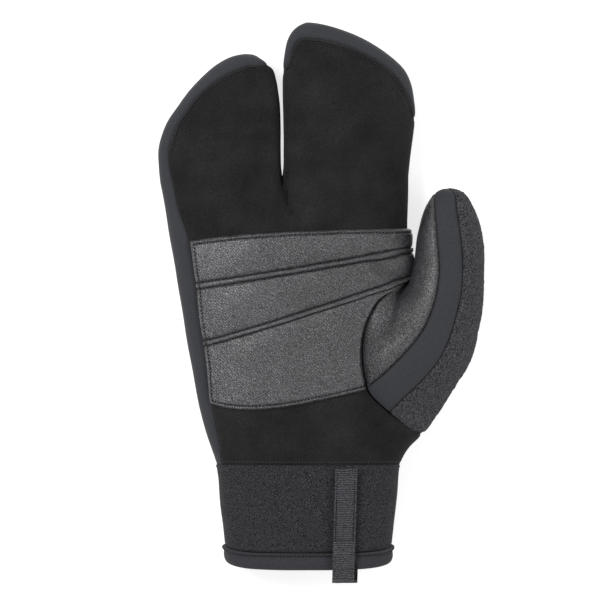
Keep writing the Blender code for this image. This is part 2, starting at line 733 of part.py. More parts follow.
def glove_walls():
    """The five panels of hand, fingers and thumb, as points and faces by name."""
    skin, wrist = hand_skin()
    skin.cut(Mark.HOLE, set(wrist))
    skin.faces = [face for face in skin.faces if not skin.is_inside(face, Mark.HOLE)]
    skin.cut(Mark.PALM, set(wrist))
    panels = thumb_panels(skin, hole_loop(skin))
    for face in skin.faces:
        panels["palm_panel" if skin.is_inside(face, Mark.PALM) else "back_panel"].append(face)
    points = np.array(skin.points)
    normals = point_normals(points, [face for faces in panels.values() for face in faces])
    wrist_row = {i for i in range(len(points)) if points[i][1] == 0.0}
    for i in wrist_row:
        normals[i][1] = 0.0
        normals[i] = unit(normals[i])
    return {
        name: wall_mesh(points, normals, faces, WALL, SEAM_GAP / 2, wrist_row)
        for name, faces in panels.items()
    }


def cuff_section(y):
    """Edges and height of the cuff's outside at a place below the cuff seam."""
    wrist = hand_section(0.0)
    down = min(-y / (CUFF_LENGTH + HEM_LENGTH), 1.0)
    left = wrist.left + CUFF_TAPER * down
    right = wrist.right - CUFF_TAPER * down
    return left, right, wrist.depth, wrist.rim


def cuff_height(x, y):
    """Height of the cuff's palm side over a place in plan."""
    left, right, depth, rim = cuff_section(y)
    edge = right if x > 0 else left
    rise = (1.0 - min(abs(x / edge), 1.0) ** (2 / UPPER_ROUND)) ** (UPPER_ROUND / 2)
    return rim + (depth - rim) * rise


def cuff_tube(start, end, count, proud, wall):
    """A length of tube below the cuff seam; proud is how far each of its rows stands out."""
    rows = []
    for y, out in zip(np.linspace(start, end, count), proud):
        left, right, depth, rim = cuff_section(y)
        points = ring(
            np.array([0.0, y, rim]),
            np.array([0.0, y, depth + out]),
            np.array([0.0, y, -PRESSED]),
            np.array([right + out, y, rim]),
            np.array([left - out, y, rim]),
            HALF_AROUND // 2,
            HALF_AROUND // 2,
        )
        points[:, 2] = np.maximum(points[:, 2], 0.0)
        rows.append(points)
    around = len(rows[0])
    points = np.concatenate(rows)
    faces = [
        [(k + 1) * around + i, (k + 1) * around + j, k * around + j, k * around + i]
        for k in range(count - 1)
        for i, j in zip(range(around), list(range(1, around)) + [0])
    ]
    normals = point_normals(points, faces)
    normals[:, 1] = 0.0
    normals = unit_rows(normals)
    return wall_mesh(points, normals, faces, wall, 0.0, set(range(len(points))))


def cuff():
    return cuff_tube(-GAP, -CUFF_LENGTH, CUFF_RINGS, [0.0] * CUFF_RINGS, CUFF_WALL)


def cuff_hem():
    proud = [HEM_PROUD * share for share in HEM_PROFILE]
    return cuff_tube(-CUFF_LENGTH - GAP, -CUFF_LENGTH - HEM_LENGTH, len(proud), proud, HEM_WALL)


def grid_faces(rows, columns, first=0, flip=False):
    faces = []
    for i in range(rows - 1):
        for j in range(columns - 1):
            corner = first + i * columns + j
            face = [corner, corner + 1, corner + columns + 1, corner + columns]
            faces.append(face[::-1] if flip else face)
    return faces


def rim_of_grid(rows, columns):
    low = list(range(columns))
    right = [i * columns + columns - 1 for i in range(1, rows)]
    high = [(rows - 1) * columns + j for j in range(columns - 2, -1, -1)]
    left = [i * columns for i in range(rows - 2, 0, -1)]
    return low + right + high + left


def slab(lower, upper, rows, columns):
    """A closed sheet between two grids of points."""
    count = rows * columns
    faces = grid_faces(rows, columns, 0, True) + grid_faces(rows, columns, count)
    border = rim_of_grid(rows, columns)
    for a, b in zip(border, border[1:] + border[:1]):
        faces.append([a, b, b + count, a + count])
    return np.concatenate([lower, upper]), faces


def patch_line(row):
    """Places in plan along one line across the patch, from its left to its right edge."""
    left_hand, right_hand = hand_section(row.left_along), hand_section(row.right_along)
    left_x = left_hand.left + left_hand.seam_left + PATCH_EDGE
    right_x = right_hand.right * np.interp(row.right_along, *np.transpose(PATCH_RIGHT))
    border = hole_border(1)
    if right_hand.along < border[0, 1]:
        order = border[::-1]
        right_x = min(right_x, np.interp(right_hand.along, order[:, 1], order[:, 0]) - MOUND_EDGE)
    across = np.linspace(0.0, 1.0, PATCH_COLUMNS)
    x = left_x + (right_x - left_x) * across
    y = left_hand.along + (right_hand.along - left_hand.along) * across
    return np.stack([x, y - row.sag * HAND_LENGTH * np.sin(pi * across**SAG_SKEW)], axis=1)


def palm_patch():
    """The leather patch with its two raised bands."""
    steps = []
    for number, (low, high) in enumerate(zip(PATCH_ROWS, PATCH_ROWS[1:])):
        raised = number in PATCH_BANDS
        plain = np.linspace(0.0, 1.0, PATCH_STEPS, endpoint=False)
        for t in (0.0, BAND_EDGE, 1.0 - BAND_EDGE) if raised else plain:
            row = PatchRow(*(a + (b - a) * t for a, b in zip(low, high)))
            steps.append((row, BAND_HEIGHT if raised and t else 0.0))
    steps.append((PATCH_ROWS[-1], 0.0))
    lower, upper = [], []
    step = SLOPE_STEP
    for row, height in steps:
        for x, y in patch_line(row):
            z = palm_height(x, y)
            slope_x = (palm_height(x + step, y) - palm_height(x - step, y)) / (2 * step)
            slope_y = (palm_height(x, y + step) - palm_height(x, y - step)) / (2 * step)
            up = unit(np.array([-slope_x, -slope_y, 1.0]))
            place = np.array([x, y, z])
            lower.append(place + up * PATCH_LIFT)
            upper.append(place + up * (PATCH_LIFT + PATCH_WALL + height))
    return slab(np.array(lower), np.array(upper), len(steps), PATCH_COLUMNS)


def pull_loop():
    """Webbing folded double: down over the cuff and hem, round the fold and back underneath."""
    hem_end = CUFF_LENGTH + HEM_LENGTH
    sewn = np.linspace(LOOP_START, CUFF_LENGTH - HEM_LENGTH, LOOP_SEWN_STEPS)
    downs = np.concatenate([sewn, np.linspace(CUFF_LENGTH, hem_end, LOOP_HEM_STEPS)])
    turn = np.linspace(-pi / 2, pi / 2, LOOP_FOLD_STEPS)
    columns = LOOP_OFFSET + LOOP_WIDTH * np.linspace(-0.5, 0.5, LOOP_COLUMNS)
    path = []
    for down in downs:
        over_hem = HEM_PROUD if down >= CUFF_LENGTH else 0.0
        path.append((down, LOOP_LIFT + over_hem, GAP))
    fold = hem_end + LOOP_DROP - WEBBING_WALL - LOOP_EYE / 2
    path.append(((hem_end + fold) / 2, LOOP_LIFT + HEM_PROUD, LOOP_EYE * LOOP_OPENING))
    path.append((fold, LOOP_LIFT + HEM_PROUD, LOOP_EYE))
    back = [(down, low, low + WEBBING_WALL) for down, low, _ in path]
    front = [(down, low + 2 * WEBBING_WALL + slit, low + WEBBING_WALL + slit) for down, low, slit in path]
    middle = LOOP_LIFT + HEM_PROUD + WEBBING_WALL + LOOP_EYE / 2
    small, large = LOOP_EYE / 2, LOOP_EYE / 2 + WEBBING_WALL
    outer = [(down, low) for down, low, _ in back]
    inner = [(down, high) for down, _, high in back]
    outer += [(fold + large * cos(a), middle + large * sin(a)) for a in turn[1:-1]]
    inner += [(fold + small * cos(a), middle + small * sin(a)) for a in turn[1:-1]]
    outer += [(down, high) for down, high, _ in front[::-1]]
    inner += [(down, low) for down, _, low in front[::-1]]
    grids = []
    for side in (outer, inner):
        grids.append(
            np.array([
                (x, -down, cuff_height(x, -min(down, hem_end)) + lift)
                for down, lift in side
                for x in columns
            ])
        )
    return slab(grids[1], grids[0], len(outer), len(columns))


def material(name, colour, roughness):
    made = bpy.data.materials.new(name)
    made.use_nodes = True
    shader = made.node_tree.nodes["Principled BSDF"]
    shader.inputs["Base Color"].default_value = (*colour, 1.0)
    shader.inputs["Roughness"].default_value = roughness
    shader.inputs["Metallic"].default_value = 0.0
    return made


def add_object(name, points, faces, finish):
    mesh = bpy.data.meshes.new(name)
    mesh.from_pydata(points.tolist(), [], faces)
    work = bmesh.new()
    work.from_mesh(mesh)
    bmesh.ops.recalc_face_normals(work, faces=work.faces)
    work.to_mesh(mesh)
    work.free()
    mesh.shade_smooth()
    mesh.set_sharp_from_angle(angle=radians(SHARP_DEGREES))
    mesh.materials.append(finish)
    made = bpy.data.objects.new(name, mesh)
    bpy.context.scene.collection.objects.link(made)


def main():
    for old in list(bpy.data.objects):
        bpy.data.objects.remove(old)
    parts = glove_walls()
    parts["palm_patch"] = palm_patch()
    parts["cuff"] = cuff()
    parts["cuff_hem"] = cuff_hem()
    parts["pull_loop"] = pull_loop()
    finishes = {name: material(name, colour, rough) for name, (colour, rough) in FINISHES.items()}
    everything = np.concatenate([points for points, _ in parts.values()])
    low, high = everything.min(axis=0), everything.max(axis=0)
    origin = np.array([(low[0] + high[0]) / 2, (low[1] + high[1]) / 2, low[2]])
    for name, (points, faces) in parts.items():
        add_object(name, points - origin, faces, finishes[PART_FINISH[name]])


main()
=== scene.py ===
"""A padded three-finger winter glove: cloth and leather shells, stitching, webbing and finishes.

The shells repeat the sections of the plain panels in fine steps, puffed up beside their seams, and
each piece takes the place of the plain one that the frame holds.
"""

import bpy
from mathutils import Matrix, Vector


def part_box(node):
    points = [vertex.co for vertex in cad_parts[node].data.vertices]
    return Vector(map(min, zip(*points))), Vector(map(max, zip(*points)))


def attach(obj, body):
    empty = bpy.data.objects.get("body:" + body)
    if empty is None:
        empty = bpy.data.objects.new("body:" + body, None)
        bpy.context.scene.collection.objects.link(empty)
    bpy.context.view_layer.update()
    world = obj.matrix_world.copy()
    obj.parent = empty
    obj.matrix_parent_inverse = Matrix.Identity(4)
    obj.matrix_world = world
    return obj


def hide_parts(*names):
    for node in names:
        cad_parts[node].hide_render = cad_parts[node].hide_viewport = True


bl_info = {
    "name": "Padded winter glove",
    "version": (1, 0, 0),
    "blender": (4, 5, 0),
    "location": "View3D > Sidebar > Glove",
    "description": "Builds a padded three-finger glove with its stitching and cloth finishes",
    "category": "Add Mesh",
}

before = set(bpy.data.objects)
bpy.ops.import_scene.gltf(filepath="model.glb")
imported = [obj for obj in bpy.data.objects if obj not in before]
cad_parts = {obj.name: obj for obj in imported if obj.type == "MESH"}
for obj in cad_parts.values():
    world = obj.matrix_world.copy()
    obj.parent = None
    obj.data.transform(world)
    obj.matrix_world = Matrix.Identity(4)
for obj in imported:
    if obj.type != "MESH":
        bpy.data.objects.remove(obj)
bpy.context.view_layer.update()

from collections import defaultdict, namedtuple
from enum import IntEnum
from math import cos, pi, radians, sin

import bmesh
import bpy
import numpy as np
from bpy.props import FloatProperty, FloatVectorProperty, PointerProperty
from mathutils import Vector, kdtree, noise
from mathutils.bvhtree import BVHTree

# along is a share of the hand's length from the cuff seam; left, middle, right of its width;
# depth, crease of its depth; rim, where it is widest, of the depth there; seam of the seam inset
HandRow = namedtuple("HandRow", "along left middle right depth rim crease seam_left seam_right")
HAND_ROWS = (
    HandRow(0.00, -0.370, 0.000, 0.372, 0.95, 0.50, 0.00, 0.44, -0.6),
    HandRow(0.06, -0.389, 0.000, 0.409, 0.97, 0.50, 0.00, 0.75, -0.6),
    HandRow(0.11, -0.409, 0.000, 0.466, 0.99, 0.50, 0.00, 0.95, -0.6),
    HandRow(0.20, -0.439, -0.006, 0.476, 1.00, 0.50, 0.00, 1.15, -0.6),
    HandRow(0.35, -0.470, -0.024, 0.453, 1.00, 0.50, 0.00, 1.45, -0.6),
    HandRow(0.50, -0.502, -0.042, 0.429, 0.99, 0.50, 0.00, 1.60, -0.6),
    HandRow(0.65, -0.530, -0.060, 0.419, 0.97, 0.50, 0.00, 1.80, -0.6),
    HandRow(0.80, -0.559, -0.078, 0.401, 0.94, 0.50, 0.00, 1.80, -0.6),
    HandRow(0.90, -0.579, -0.091, 0.401, 0.92, 0.50, 0.03, 1.30, -0.6),
    HandRow(1.00, -0.597, -0.104, 0.404, 0.89, 0.50, 0.14, 1.10, -0.6),
)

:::

Your instructions: Find all lines where the word "None" appears. Copy them.

Solution for this task:
    if empty is None:
        empty = bpy.data.objects.new("body:" + body, None)
    obj.parent = None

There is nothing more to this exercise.